TASK DIRECTIONS :: Where a line holds "JSON", copy it.

SOURCE MATERIAL ::
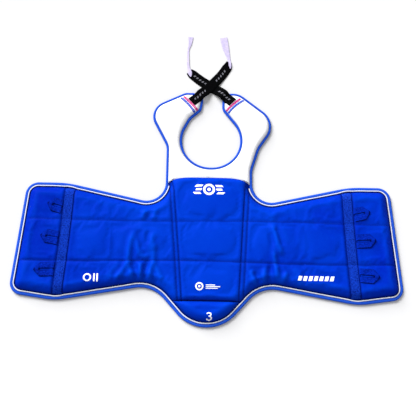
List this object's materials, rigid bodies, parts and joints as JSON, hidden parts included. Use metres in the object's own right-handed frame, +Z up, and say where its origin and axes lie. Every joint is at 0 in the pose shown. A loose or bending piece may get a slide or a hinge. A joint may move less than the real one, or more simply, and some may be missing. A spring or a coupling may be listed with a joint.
{
  "type": "martial arts chest protector",
  "caption": "Padded torso guard laid flat: wide quilted wings, white yoke with neck opening, belly flap, side tapes with lacing loops and crossed shoulder straps.",
  "frame": {"origin": "middle of the part's footprint, on the surface that it lies on", "axes": "+X across the wings, +Y from the belly to the shoulders, +Z up out of the padded front"},
  "size_m": [0.9324, 0.755, 0.0238],
  "materials": {
    "blue_cover": "smooth semi-matt polyurethane leather",
    "white_cover": "smooth semi-matt polyurethane leather",
    "rear_lining": "plain woven lining",
    "foam": "closed-cell foam sheet",
    "blue_binding": "ribbed woven binding tape",
    "white_piping": "smooth cord-filled piping",
    "blue_webbing": "woven flat webbing",
    "black_elastic": "woven elastic",
    "white_cotton": "light woven tape",
    "red_ribbon": "woven ribbon",
    "blue_ribbon": "woven ribbon"
  },
  "bodies": {
    "chest": {"front_panel_centre": "blue_cover", "front_panel_flank_left": "blue_cover", "front_panel_flank_right": "blue_cover", "front_cover_yoke": "white_cover", "rear_cover_chest": "rear_lining", "foam_core_chest": "foam", "foam_core_yoke": "foam", "edge_binding_chest": "blue_binding", "white_piping_chest": "white_piping"},
    "side_left": {"edge_binding_side_left": "blue_binding", "foam_core_side_left": "foam", "front_cover_side_left": "blue_cover", "rear_cover_side_left": "rear_lining", "white_piping_side_left": "white_piping"},
    "end_left": {"edge_binding_end_left": "blue_binding", "foam_core_end_left": "foam", "front_cover_end_left": "blue_cover", "rear_cover_end_left": "rear_lining", "white_piping_end_left": "white_piping", "webbing_tape_left": "blue_webbing"},
    "side_right": {"edge_binding_side_right": "blue_binding", "foam_core_side_right": "foam", "front_cover_side_right": "blue_cover", "rear_cover_side_right": "rear_lining", "white_piping_side_right": "white_piping"},
    "end_right": {"edge_binding_end_right": "blue_binding", "foam_core_end_right": "foam", "front_cover_end_right": "blue_cover", "rear_cover_end_right": "rear_lining", "white_piping_end_right": "white_piping", "webbing_tape_right": "blue_webbing"},
    "belly": {"edge_binding_belly": "blue_binding", "foam_core_belly": "foam", "front_cover_belly": "blue_cover", "rear_cover_belly": "rear_lining", "white_piping_belly": "white_piping"},
    "shoulder_left": {"edge_binding_shoulder_left": "blue_binding", "foam_core_shoulder_left": "foam", "front_cover_shoulder_left": "white_cover", "rear_cover_shoulder_left": "rear_lining", "red_stripe_left": "red_ribbon", "blue_stripe_left": "blue_ribbon", "strap_sewn_end_left": "black_elastic"},
    "strap_left": {"elastic_strap_left": "black_elastic", "cotton_tie_left": "white_cotton"},
    "shoulder_right": {"edge_binding_shoulder_right": "blue_binding", "foam_core_shoulder_right": "foam", "front_cover_shoulder_right": "white_cover", "rear_cover_shoulder_right": "rear_lining", "red_stripe_right": "red_ribbon", "blue_stripe_right": "blue_ribbon", "strap_sewn_end_right": "black_elastic"},
    "strap_right": {"elastic_strap_right": "black_elastic", "cotton_tie_right": "white_cotton"},
    "loop_left_upper": {"lacing_loop_left_upper": "blue_webbing"},
    "loop_left_middle": {"lacing_loop_left_middle": "blue_webbing"},
    "loop_left_lower": {"lacing_loop_left_lower": "blue_webbing"},
    "loop_right_upper": {"lacing_loop_right_upper": "blue_webbing"},
    "loop_right_middle": {"lacing_loop_right_middle": "blue_webbing"},
    "loop_right_lower": {"lacing_loop_right_lower": "blue_webbing"}
  },
  "joints": [
    {"name": "side_left_fold", "type": "hinge", "parent": "chest", "child": "side_left", "pos_m": [-0.165, -0.1765, 0.021], "axis": [0, 1, 0], "range_deg": [0, 70]},
    {"name": "end_left_fold", "type": "hinge", "parent": "side_left", "child": "end_left", "pos_m": [-0.3, -0.1765, 0.021], "axis": [0, 1, 0], "range_deg": [0, 75]},
    {"name": "side_right_fold", "type": "hinge", "parent": "chest", "child": "side_right", "pos_m": [0.165, -0.1765, 0.021], "axis": [0, -1, 0], "range_deg": [0, 70]},
    {"name": "end_right_fold", "type": "hinge", "parent": "side_right", "child": "end_right", "pos_m": [0.3, -0.1765, 0.021], "axis": [0, -1, 0], "range_deg": [0, 75]},
    {"name": "belly_fold", "type": "hinge", "parent": "chest", "child": "belly", "pos_m": [0, -0.3165, 0.0085], "axis": [-1, 0, 0], "range_deg": [0, 60]},
    {"name": "shoulder_left_fold", "type": "hinge", "parent": "chest", "child": "shoulder_left", "pos_m": [-0.105, 0.1235, 0.013], "axis": [1, 0, 0], "range_deg": [0, 80]},
    {"name": "shoulder_right_fold", "type": "hinge", "parent": "chest", "child": "shoulder_right", "pos_m": [0.105, 0.1235, 0.013], "axis": [1, 0, 0], "range_deg": [0, 80]},
    {"name": "strap_left_lift", "type": "hinge", "parent": "shoulder_left", "child": "strap_left", "pos_m": [-0.03, 0.2075, 0.0146], "axis": [1, 0, 0], "range_deg": [0, 60]},
    {"name": "strap_right_lift", "type": "hinge", "parent": "shoulder_right", "child": "strap_right", "pos_m": [0.03, 0.2075, 0.0146], "axis": [1, 0, 0], "range_deg": [0, 60]},
    {"name": "loop_left_upper_flip", "type": "hinge", "parent": "end_left", "child": "loop_left_upper", "pos_m": [-0.35201, -0.0965, 0.0238], "axis": [0.0569, 0.9984, 0], "range_deg": [0, 110]},
    {"name": "loop_left_middle_flip", "type": "hinge", "parent": "end_left", "child": "loop_left_middle", "pos_m": [-0.35639, -0.1735, 0.0238], "axis": [0.0569, 0.9984, 0], "range_deg": [0, 110]},
    {"name": "loop_left_lower_flip", "type": "hinge", "parent": "end_left", "child": "loop_left_lower", "pos_m": [-0.36067, -0.2485, 0.0238], "axis": [0.0569, 0.9984, 0], "range_deg": [0, 110]},
    {"name": "loop_right_upper_flip", "type": "hinge", "parent": "end_right", "child": "loop_right_upper", "pos_m": [0.35246, -0.1045, 0.0238], "axis": [0.0569, -0.9984, 0], "range_deg": [0, 110]},
    {"name": "loop_right_middle_flip", "type": "hinge", "parent": "end_right", "child": "loop_right_middle", "pos_m": [0.35617, -0.1695, 0.0238], "axis": [0.0569, -0.9984, 0], "range_deg": [0, 110]},
    {"name": "loop_right_lower_flip", "type": "hinge", "parent": "end_right", "child": "loop_right_lower", "pos_m": [0.36084, -0.2515, 0.0238], "axis": [0.0569, -0.9984, 0], "range_deg": [0, 110]}
  ],
  "couplings": [
    {"joint": "shoulder_right_fold", "follows": "shoulder_left_fold", "ratio": 1},
    {"joint": "strap_right_lift", "follows": "strap_left_lift", "ratio": 1}
  ]
}
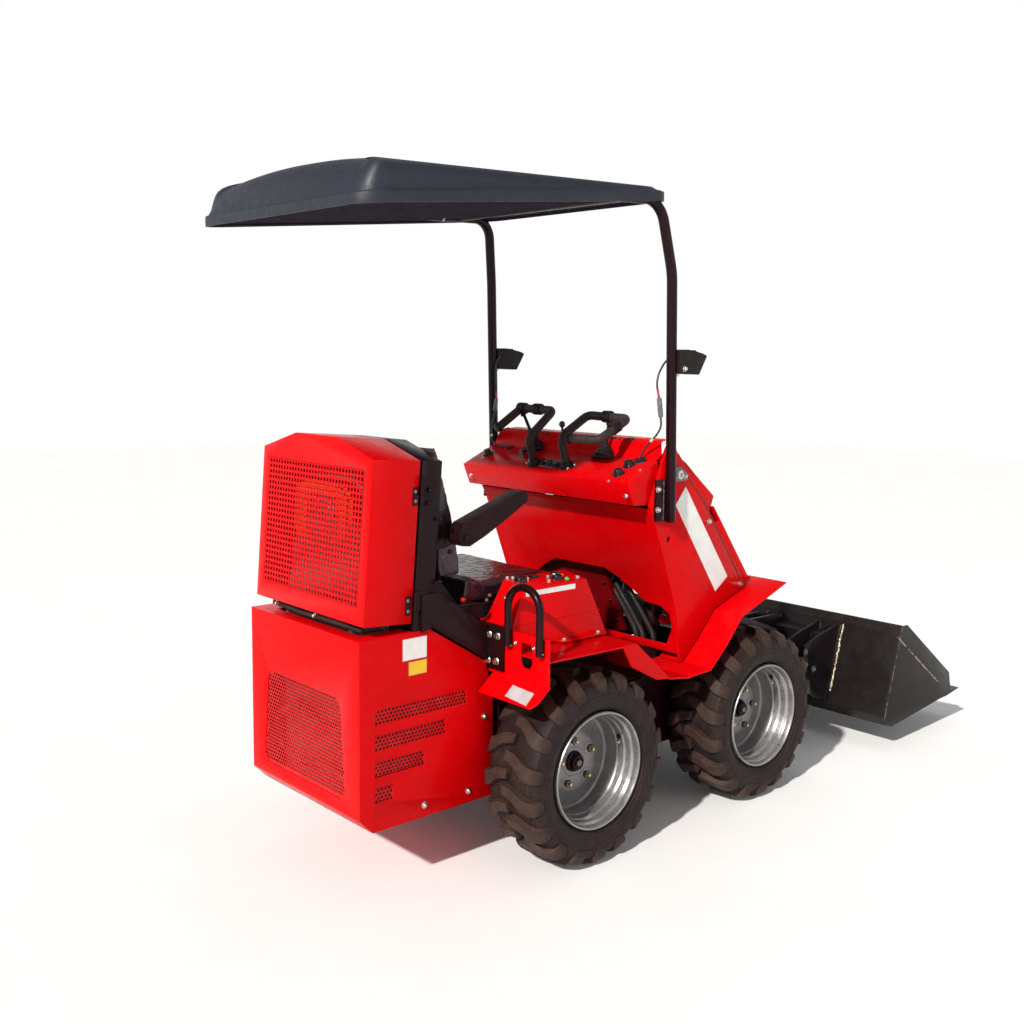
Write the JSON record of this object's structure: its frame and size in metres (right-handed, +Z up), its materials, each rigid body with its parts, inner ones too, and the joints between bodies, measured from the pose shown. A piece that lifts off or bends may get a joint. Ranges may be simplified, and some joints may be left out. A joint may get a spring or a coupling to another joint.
{
  "type": "mini skid steer loader",
  "caption": "Ride-on wheeled compact loader with rear engine housing, seat, control tower, lift boom with bucket, fenders and roof canopy on posts.",
  "frame": {"origin": "middle of the bounding box, on the ground under the wheels", "axes": "+Z up, the bucket end towards -Y, the machine's right side towards -X"},
  "size_m": [1.1, 2.808, 1.9842],
  "materials": {
    "red_paint": "glossy red paint",
    "black_paint": "semi-gloss black paint",
    "bucket_paint": "satin black paint, worn",
    "canopy_plastic": "grained charcoal plastic",
    "tyre_rubber": "black rubber, dusty",
    "rim_silver": "silver paint",
    "seat_vinyl": "black vinyl",
    "black_plastic": "black plastic",
    "rubber_grip": "foam rubber grip",
    "steel_rod": "polished rod",
    "zinc_steel": "zinc plated",
    "engine_metal": "cast metal"
  },
  "bodies": {
    "root": {"chassis_frame": "red_paint", "floor_plate": "black_paint", "wheel_motors": "black_paint", "engine_box": "red_paint", "engine_box_grilles": "red_paint", "engine_block": "engine_metal", "seat_frame": "black_paint", "seat_cushion": "seat_vinyl", "seat_back": "seat_vinyl", "seat_shell": "black_plastic", "seat_base": "black_paint", "rear_fender_right": "red_paint", "rear_fender_left": "red_paint", "grab_handles": "black_paint", "control_box_right": "red_paint", "control_box_left": "red_paint", "tower_frame": "red_paint", "console": "red_paint", "tower_top_cover": "red_paint", "boom_pivot_pins": "zinc_steel", "front_fender_right": "red_paint", "front_fender_left": "red_paint", "joysticks": "rubber_grip", "control_handles": "rubber_grip", "lamp_lead_right": "black_plastic", "lamp_lead_left": "black_plastic", "front_guards": "red_paint", "canopy_roof": "canopy_plastic", "canopy_frame": "black_paint", "work_lights": "black_plastic", "door_hinges": "black_paint", "cylinder_base_pins": "zinc_steel"},
    "engine_door": {"engine_door": "red_paint", "engine_door_grille": "red_paint"},
    "armrest_right": {"armrest_right": "rubber_grip"},
    "armrest_left": {"armrest_left": "rubber_grip"},
    "boom": {"boom_yoke": "red_paint", "boom_arms": "black_paint", "tilt_cylinder_pin": "zinc_steel"},
    "bucket": {"quick_attach": "black_paint", "bucket": "bucket_paint"},
    "lift_barrels": {"lift_cylinder_barrels": "black_paint"},
    "lift_rods": {"lift_cylinder_rods": "steel_rod"},
    "tilt_barrel": {"tilt_cylinder_barrel": "black_paint"},
    "tilt_rod": {"tilt_cylinder_rod": "steel_rod"},
    "wheel_rear_right": {"tyre_rear_right": "tyre_rubber", "rim_rear_right": "rim_silver"},
    "wheel_rear_left": {"tyre_rear_left": "tyre_rubber", "rim_rear_left": "rim_silver"},
    "wheel_front_right": {"tyre_front_right": "tyre_rubber", "rim_front_right": "rim_silver"},
    "wheel_front_left": {"tyre_front_left": "tyre_rubber", "rim_front_left": "rim_silver"}
  },
  "joints": [
    {"name": "wheel_rear_right_spin", "type": "hinge", "parent": "root", "child": "wheel_rear_right", "pos_m": [-0.421, 0.665, 0.285], "axis": [1, 0, 0], "continuous": true},
    {"name": "wheel_rear_left_spin", "type": "hinge", "parent": "root", "child": "wheel_rear_left", "pos_m": [0.421, 0.665, 0.285], "axis": [1, 0, 0], "continuous": true},
    {"name": "wheel_front_right_spin", "type": "hinge", "parent": "root", "child": "wheel_front_right", "pos_m": [-0.421, -0.119, 0.285], "axis": [1, 0, 0], "continuous": true},
    {"name": "wheel_front_left_spin", "type": "hinge", "parent": "root", "child": "wheel_front_left", "pos_m": [0.421, -0.119, 0.285], "axis": [1, 0, 0], "continuous": true},
    {"name": "engine_door_swing", "type": "hinge", "parent": "root", "child": "engine_door", "pos_m": [-0.282, 1.1339, 0.9611], "axis": [0, -0.0715, 0.9974], "range_deg": [0, 105]},
    {"name": "armrest_right_fold", "type": "hinge", "parent": "root", "child": "armrest_right", "pos_m": [-0.281, 0.991, 0.966], "axis": [-1, 0, 0], "range_deg": [0, 70]},
    {"name": "armrest_left_fold", "type": "hinge", "parent": "root", "child": "armrest_left", "pos_m": [0.281, 0.991, 0.966], "axis": [-1, 0, 0], "range_deg": [0, 70]},
    {"name": "boom_lift", "type": "hinge", "parent": "root", "child": "boom", "pos_m": [0, 0.209, 1.1], "axis": [-1, 0, 0], "range_deg": [-4, 80]},
    {"name": "bucket_tilt", "type": "hinge", "parent": "boom", "child": "bucket", "pos_m": [0, -0.706, 0.295], "axis": [1, 0, 0], "range_deg": [-20, 110]},
    {"name": "lift_barrel_swing", "type": "hinge", "parent": "root", "child": "lift_barrels", "pos_m": [0, 0.134, 0.345], "axis": [-1, 0, 0], "range_deg": [-6, 6]},
    {"name": "lift_rod_slide", "type": "slide", "parent": "lift_barrels", "child": "lift_rods", "axis": [0, -0.2421, 0.9702], "range_m": [-0.03, 0.4]},
    {"name": "tilt_barrel_swing", "type": "hinge", "parent": "boom", "child": "tilt_barrel", "pos_m": [0, -0.221, 0.7], "axis": [1, 0, 0], "range_deg": [-6, 6]},
    {"name": "tilt_rod_slide", "type": "slide", "parent": "tilt_barrel", "child": "tilt_rod", "axis": [0, -0.8422, -0.5391], "range_m": [-0.05, 0.2]}
  ],
  "couplings": [
    {"joint": "lift_barrel_swing", "follows": "boom_lift", "ratio": 0.04326},
    {"joint": "lift_rod_slide", "follows": "boom_lift", "m_per_rad": 0.27428},
    {"joint": "tilt_barrel_swing", "follows": "bucket_tilt", "ratio": 0.02543},
    {"joint": "tilt_rod_slide", "follows": "bucket_tilt", "m_per_rad": 0.0925}
  ]
}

WRITTEN ANSWER ::
List this object's materials, rigid bodies, parts and joints as JSON, hidden parts included. Use metres in the object's own right-handed frame, +Z up, and say where its origin and axes lie. Every joint is at 0 in the pose shown. A loose or bending piece may get a slide or a hinge. A joint may move less than the real one, or more simply, and some may be missing. A spring or a coupling may be listed with a joint.
Write the JSON record of this object's structure: its frame and size in metres (right-handed, +Z up), its materials, each rigid body with its parts, inner ones too, and the joints between bodies, measured from the pose shown. A piece that lifts off or bends may get a joint. Ranges may be simplified, and some joints may be left out. A joint may get a spring or a coupling to another joint.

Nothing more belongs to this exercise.